Saturday, September 18, 2010

Blog 5

Rightly so, the introduction was very concerned with an overview of software and its capabilities. Manovich is right to be concerned with it. It encompasses each of us on a daily basis. We are all students, and we each are required to use email, eLearning, and myUNIverse, all created using software. It has become a part of our campus community or culture. And once we leave UNI, I am inclined to believe it will always be a part of our society at large. I believe this class is most concerned with “application software.” That is, we are interested in creation; an interest tempting more young people today than ever before. I also find it interesting that Manovich stresses the importance of the history of software. I enjoy history, and in and Intro. to Film class last year, I feel like I learned a lot about how film has changed in technique through the ages. Ideas are easily generated from past generations.

Manovich seems (overly) concerned with the “remediation” of media during the 20th century. He asks, “…what happened to the techniques, languages, and the concepts of twentieth century media as a result of their computerization” (pg. 36). The question is answered by Manovich, who says that Alan Kay takes the responsibility of “software-izing” the media. Tradition is of the utmost importance to Manovich, and I think many middle-aged adults would agree. Computers seem too complex for many, while the younger generations embrace the meshed technology. For us, it means unleashing the creativity we find inside us, for them, software/technology is daunting and it questions their intelligence. In my opinion, I love being able to transform projects from one type to another. (Photoshop to Dreamweaver, for sure in this class.) It allows us to publicize our work. We get to feel like we’ve really accomplished something.

Metamedium, describing the computer as being a medium for all other mediums, leads right into Manovich’s 2nd chapter, “Understanding Metamedia.” While multimedia is defined as contents that can appear next to each other on a processor, metamedia is more of a hybrid. I believe Google maps is used as an example, where aerial footage is combined with traditional map information.

“The new “global aesthetics”

celebrates media hybridity and uses it to create

emotional impacts, drive narratives, and create user

experiences. In other words, it is all about hybridity.

To put this differently, it is the ability to combine

previously non-compatible techniques of different

media which is the single common feature of millions

of designs being created yearly by professionals and

students alike and seen on the web, in print, on big

and small screens, in built environments, and so on.”

This explains how easy it has become for cinematographers to make movies more than film. Design is almost too simple to weave throughout a fantasy film. And as technique becomes more and more advanced, the designs themselves will become more and more advanced and reality-based.

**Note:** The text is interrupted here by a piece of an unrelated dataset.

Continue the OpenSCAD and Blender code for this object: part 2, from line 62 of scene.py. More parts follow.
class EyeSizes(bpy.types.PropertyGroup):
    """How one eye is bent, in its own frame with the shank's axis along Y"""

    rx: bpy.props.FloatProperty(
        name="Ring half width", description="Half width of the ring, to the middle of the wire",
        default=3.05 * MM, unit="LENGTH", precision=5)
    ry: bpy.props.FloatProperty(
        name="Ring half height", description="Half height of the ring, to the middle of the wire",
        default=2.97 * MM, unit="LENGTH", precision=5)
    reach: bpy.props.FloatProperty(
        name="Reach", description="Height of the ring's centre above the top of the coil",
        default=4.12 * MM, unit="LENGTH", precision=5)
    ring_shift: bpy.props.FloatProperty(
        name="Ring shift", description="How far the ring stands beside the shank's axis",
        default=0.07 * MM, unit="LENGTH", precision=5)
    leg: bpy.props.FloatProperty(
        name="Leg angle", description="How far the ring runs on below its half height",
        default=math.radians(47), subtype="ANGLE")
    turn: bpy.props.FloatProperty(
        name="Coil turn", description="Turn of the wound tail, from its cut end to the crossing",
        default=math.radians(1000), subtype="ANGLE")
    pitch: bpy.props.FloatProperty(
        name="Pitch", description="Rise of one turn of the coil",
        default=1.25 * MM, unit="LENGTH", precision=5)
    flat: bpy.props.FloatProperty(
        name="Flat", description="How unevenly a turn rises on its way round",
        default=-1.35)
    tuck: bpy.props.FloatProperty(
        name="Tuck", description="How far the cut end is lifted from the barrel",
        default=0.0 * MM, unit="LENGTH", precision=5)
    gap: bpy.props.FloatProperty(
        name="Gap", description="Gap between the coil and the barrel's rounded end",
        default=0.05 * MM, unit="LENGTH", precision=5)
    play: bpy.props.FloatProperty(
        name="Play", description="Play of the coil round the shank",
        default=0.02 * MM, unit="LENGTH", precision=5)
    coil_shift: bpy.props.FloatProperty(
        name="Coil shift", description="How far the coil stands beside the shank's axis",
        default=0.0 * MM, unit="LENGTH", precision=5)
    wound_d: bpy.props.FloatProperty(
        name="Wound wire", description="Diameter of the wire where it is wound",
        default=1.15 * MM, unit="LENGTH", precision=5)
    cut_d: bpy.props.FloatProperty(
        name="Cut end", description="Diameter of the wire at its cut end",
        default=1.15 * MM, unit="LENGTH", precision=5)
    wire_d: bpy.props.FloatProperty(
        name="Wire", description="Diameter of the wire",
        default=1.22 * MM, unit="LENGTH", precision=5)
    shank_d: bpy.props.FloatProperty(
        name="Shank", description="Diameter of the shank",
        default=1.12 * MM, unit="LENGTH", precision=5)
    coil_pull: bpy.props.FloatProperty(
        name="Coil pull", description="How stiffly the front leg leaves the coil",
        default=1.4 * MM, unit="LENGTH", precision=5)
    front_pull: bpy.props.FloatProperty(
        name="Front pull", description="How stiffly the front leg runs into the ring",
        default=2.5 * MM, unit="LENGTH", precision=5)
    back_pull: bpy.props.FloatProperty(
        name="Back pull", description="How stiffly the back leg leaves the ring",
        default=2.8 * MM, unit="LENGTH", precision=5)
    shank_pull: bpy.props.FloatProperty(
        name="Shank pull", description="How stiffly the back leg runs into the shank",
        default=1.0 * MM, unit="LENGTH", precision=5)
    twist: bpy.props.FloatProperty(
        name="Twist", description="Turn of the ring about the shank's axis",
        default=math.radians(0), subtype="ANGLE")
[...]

As for the motionographer blog, I loved it. Here is what Malcolm Sutherland says about his short film, Umbra.

I think the design in Umbra had to be simple to convey a sense of emptiness that was key to the film. There is an idea in Buddhism which is that everything in existence is empty – this isn’t nihilistic, it just says that at the core everything is empty of a concrete, fixed, self; and the truth behind the form is that everything is transient and interconnected. For me contact with this “emptiness” can be both wonderfully liberating and a terrifying thing! So in my mind this is basically what the character in the film is confronting. A simple yet organic design seemed necessary to get that sense of pervasive “emptiness” into the film. I think it was important to have that contrast with to the dense inner voyage of the character.”

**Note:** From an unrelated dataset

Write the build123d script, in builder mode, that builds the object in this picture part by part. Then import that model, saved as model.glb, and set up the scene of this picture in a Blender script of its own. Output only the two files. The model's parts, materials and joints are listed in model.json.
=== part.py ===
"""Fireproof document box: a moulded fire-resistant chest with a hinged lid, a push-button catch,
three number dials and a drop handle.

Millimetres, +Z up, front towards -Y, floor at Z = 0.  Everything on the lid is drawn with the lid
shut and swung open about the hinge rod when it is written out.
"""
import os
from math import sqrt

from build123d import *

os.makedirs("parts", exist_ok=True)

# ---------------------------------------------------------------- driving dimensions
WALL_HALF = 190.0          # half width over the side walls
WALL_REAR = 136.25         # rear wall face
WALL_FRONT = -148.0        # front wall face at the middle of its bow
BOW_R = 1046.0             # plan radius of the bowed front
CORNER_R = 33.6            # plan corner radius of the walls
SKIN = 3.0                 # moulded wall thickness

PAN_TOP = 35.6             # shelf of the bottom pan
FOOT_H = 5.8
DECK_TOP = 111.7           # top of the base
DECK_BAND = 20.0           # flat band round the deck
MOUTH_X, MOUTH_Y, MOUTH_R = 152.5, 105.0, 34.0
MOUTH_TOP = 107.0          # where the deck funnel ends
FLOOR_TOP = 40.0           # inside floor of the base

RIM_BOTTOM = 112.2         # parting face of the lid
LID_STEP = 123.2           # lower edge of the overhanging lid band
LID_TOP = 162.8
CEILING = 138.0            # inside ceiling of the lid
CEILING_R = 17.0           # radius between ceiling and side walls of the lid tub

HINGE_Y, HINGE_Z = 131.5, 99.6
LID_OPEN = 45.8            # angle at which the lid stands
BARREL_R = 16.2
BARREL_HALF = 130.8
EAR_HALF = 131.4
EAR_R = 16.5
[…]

Personally, I think it looks like Umbra was created using maybe Flash, but there are plenty of softwares that could have helped the design process along, like Photoshop. He also makes a comment near the end of the entry where he says he has no clue where any of this (being his work, I presume) is going. We don’t ever really know where a design will end up. We have ideas and dreams about how things should look, but once you’re working on a project, more ideas will coincide with the originals, resulting in something completely new and exciting.